Three Akbar-period palaces have survived and one resides in the city of Jaunpur. It was also noted that the city of Jaunpur was of prime military importance until it fell later in Akbar’s reign (Asher 282). The lavish paintings of the Akbarnama demonstrate a strong sense of place in the northern Indian landscape. This reflects Akbar’s role as a divine king, moral architype and distributer of justice, but also as a ruler familiar with the ecological balance of land and its people (O’Hanlon 898). The name “Jaunpur” is derived from a famous rishi, Jamadagni, and the place was earlier named Jamadagnipura (Singh 89). The city is famous for its various cultural heritage sites, and devotional places, with the Gumpti river being the city’s major water source. The ancient atmosphere of Jaunpur was chaotic due to the fighting for power, until it was adopted by the Sharqi dynasty in 1393. During this period the Jaunpur Sultanate became an important military power in northern India, only to later be captured by the Mughals.

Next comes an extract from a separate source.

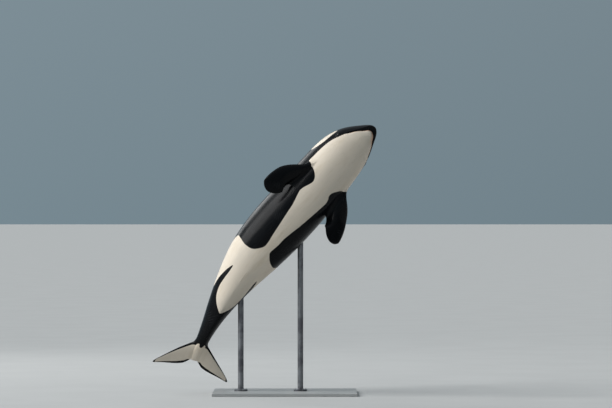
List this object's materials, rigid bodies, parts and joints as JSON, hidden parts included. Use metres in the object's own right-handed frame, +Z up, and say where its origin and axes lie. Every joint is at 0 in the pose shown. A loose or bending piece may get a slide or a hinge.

The Mughals moved south from Kabul around the sixteenth century and finally formed Delhi as their royal capital. The first six emperors of the empire differed widely in their ruling approach. Though they differed, they all used minor aspects of existing society and its institutions and local/communal leaders to incorporate into their own governing structures (Schaffer 7). The Mughal emperor Akbar is remembered today for his lasting empire that was built upon military successes. His adoption of bureaucratic practices as well as appreciation for human diversity strengthened the state. Along with Abu Fazl’s Akbarnama, many extravagant paintings were produced to accompany the histories. They displayed not only Akbar’s vitality as a warrior, hunter, and commander of elephants, but also his dynamic presence amongst his subjects (O’Hanlon 898). Mughal India belonged to a group of three called the Islamic Gunpowder Empires; along with the Ottoman and Safavid. It was at the first battle of Panipat in 1526, where the Afghans were defeated despite their superiority in numbers, due to their lack of gunpowder weapons. This defeat would fuel a series of battles to come.
The Afghans inhabited northern India as early as the late 13th century and thrived until the invasion of Babur when the Mughal empire was created. They originated from a Turkic tribe, whose name originated through the adoption of Afghan habits and customs. Historical literary importance of the Afghans grew in connection with their migration to India, where they encountered different forms of social religious, and political organization (Green 172). It was the Afghans defeat and steady integration into the Mughal state after 962/1555 that brought a new importance to the question of Afghan self-definition (Green 172). The setting for the Afghans was a large number of settlements across northern India, due to patronage of migrant workers as well as migration strategies, all under the support of the Afghan Lodi. Though migration strategies are unclear, it was said that in many cases migration was a result of military prospect, or the search for agricultural land (Green 174). The elite class demonstrated interactions with the cosmopolitan Persianate culture in India, but with the conquests of the Mughals these diversions of Afghan culture were brought to a halt. Alam describes how flourishing Afghan towns turned desolate from the fear of Mughal invasions of the regions, as well as the punishment experienced by those held captive to Mughal soldiers (75). Though a short-lived state of Afghan power did exist under the Sur dynasty, they were finally transposed by the dominating ethic group of the region (the Mughals). It was after the development of this plural religious state structure by the Mughals that forced the Afghans to reinvent themselves through adaptation or rebellion.
The third Mughal emperor Akbar ruled over areas that were established by his grandfather Babur, such as Afghanistan, Pakistan, and northern India. In the narrated chronicle of his life, called the Akbarnama, the author Abu Fazl retells stories of war, celebration, and religion; all of which took place during Akbar’s reign. The intricate paintings of the Akbarnama represent not only Akbar as a divine ruler, but person of military importance. This can be associated with many battles between the two differing societies; the Mughals and the Afghans. Though, Afghan power was exhibited in ancient India for a brief time, it eventually gave way to the increasingly prevailing Mughal empire. This stress between cultures created many issues for each group, as well as a struggle for self-definition and pride for the Afghans. It is in folio 13 of the Akbarnama that we get a glimpse into one of these battles, as Khan Zaman and his army defeat the Afghans once again.